Durante los siguientes 250 años, las colonias en Groenlandia siguieron prosperando. Alrededor del siglo XII incluso empezaron a tener vecinos, pueblos inuits que, después de la catástrofe que se acercaba, serían finalmente los únicos que quedarían en pie. Desde la llegada a Groenlandia de los primeros colonos, los asentamientos nórdicos habían florecido y se habían extendido. Los siglos XI, XII y XIII vieron prosperar aquellos pueblos, pero esta situación pronto se iba a terminar y, además, de una manera radical. El clima, que había sido relativamente favorable durante aquellos siglos, se volvió más crudo, mucho más exigente. El frío se hizo fuerte en aquellas zonas. La tierra y el mar se cubrieron de sólidas masas de hielo. Mientras tanto, Noruega empezó a declinar como potencia marítima por efecto de la devastadora competencia de los puertos del norte pertenecientes a la Liga Hanseática, que empezaban a despuntar. Se perdió la conexión con otros puertos, se desvaneció el comercio y el frío se apoderó de aquellas colonias.
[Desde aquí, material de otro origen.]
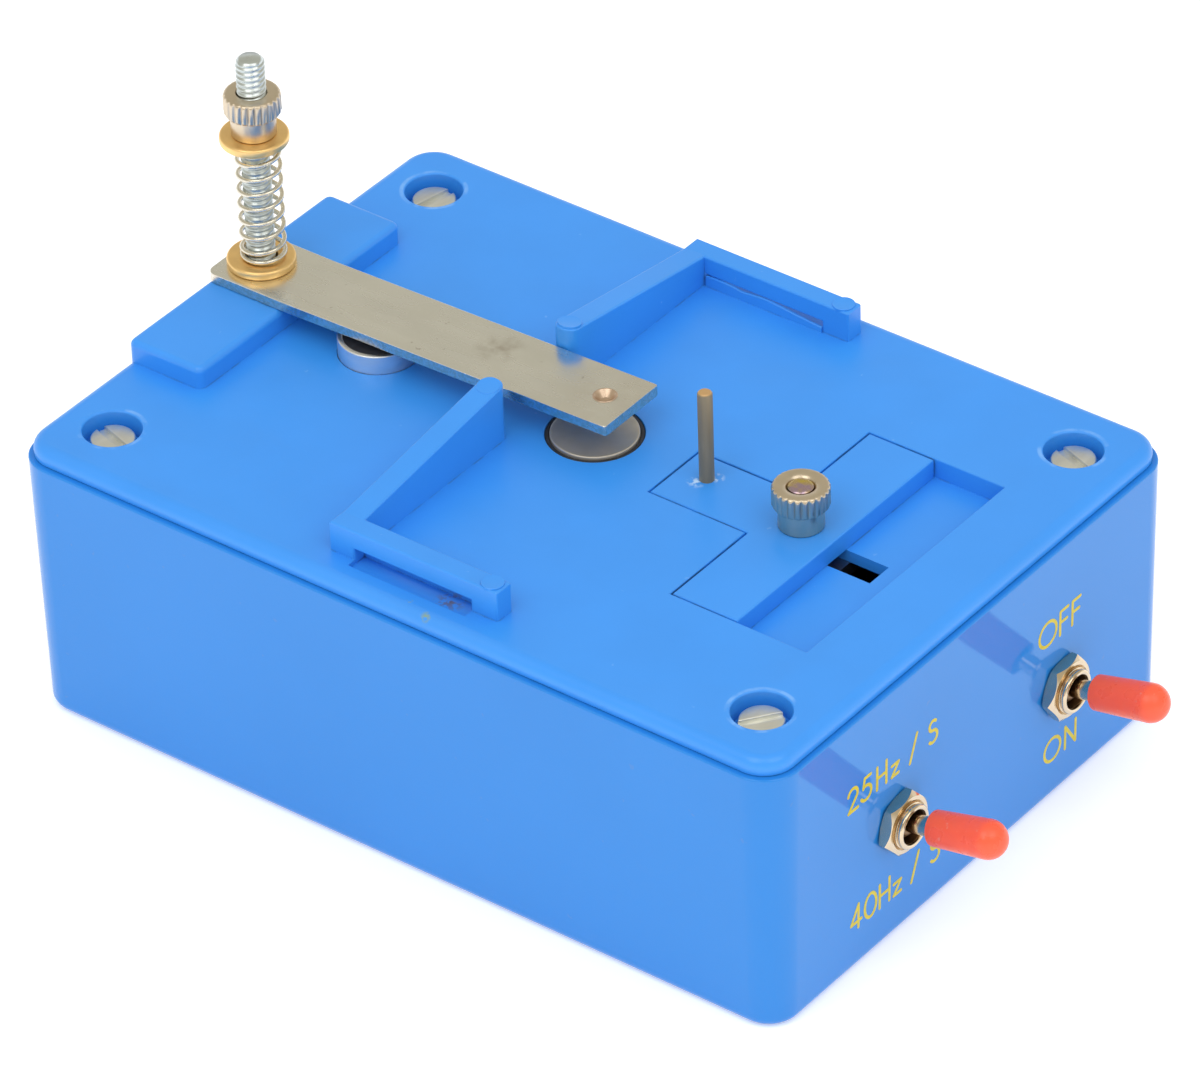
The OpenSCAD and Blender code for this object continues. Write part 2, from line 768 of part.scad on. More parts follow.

Oprimidos por las duras condiciones naturales, privados de la ayuda y recursos de la metrópoli, los granjeros de Groenlandia estaban pasando tantas penurias que incluso el papa Clemente VI perdonó sus tributos a la Iglesia en el año 1345. Los rumores que empezaron a llegar al continente eran terribles. Familias enteras fallecían por el frío y el hambre. El declive de lo que una vez fueran unos asentamientos prósperos y bien abastecidos llegó tan rápido que en apenas unos años ya no quedó ni rastro de aquellos pobladores.

En la actualidad, las excavaciones científicas realizadas en el cementerio escandinavo de Herjolfness, al sur de Groenlandia, dan buena cuenta de las penalidades que tuvieron que sufrir aquellos colonos. Los cuerpos analizados, bien conservados por el hielo, muestran claros síntomas de las hambrunas que soportaron. Además, los análisis genéticos han revelado que existían deformaciones por las frecuentes uniones matrimoniales entre miembros de la misma familia. Al frío, al hambre, a la endogamia y a la pérdida de contacto con el resto del mundo, tenemos que sumar los ataques de los pueblos esquimales. En muchos cuerpos se han encontrado heridas y fracturas de objetos contundentes... Los inuits también vieron esa fragilidad y, en ataques rápidos y violentos, se hicieron con el control de la zona y de sus escasos recursos.

Las conquistas árticas de los siglos pasados cayeron otra vez en el olvido. Las expediciones vikingas se convirtieron en leyendas que tan solo se contaban entre el resto de pueblos en Escandinavia. Al igual que Piteas el griego y muchos otros durante estos siglos, los primeros exploradores del frío también se olvidaron. El mundo volvía a estar en blanco. Pizarra limpia, borrón y cuenta nueva. La historia ya no recordaba lo que se había descubierto en aquellas latitudes, y los mares de hielo volvieron a ser desconocidos, se llenaron nuevamente de monstruos mitológicos y pasaron, una vez más, a ser huecos en blanco en los mapas. Tendríamos que esperar hasta finales del siglo XV para empezar de nuevo. Se llamaba Cristóbal Colón y, sin saberlo, iba a abrir un nuevo camino hacia el Ártico.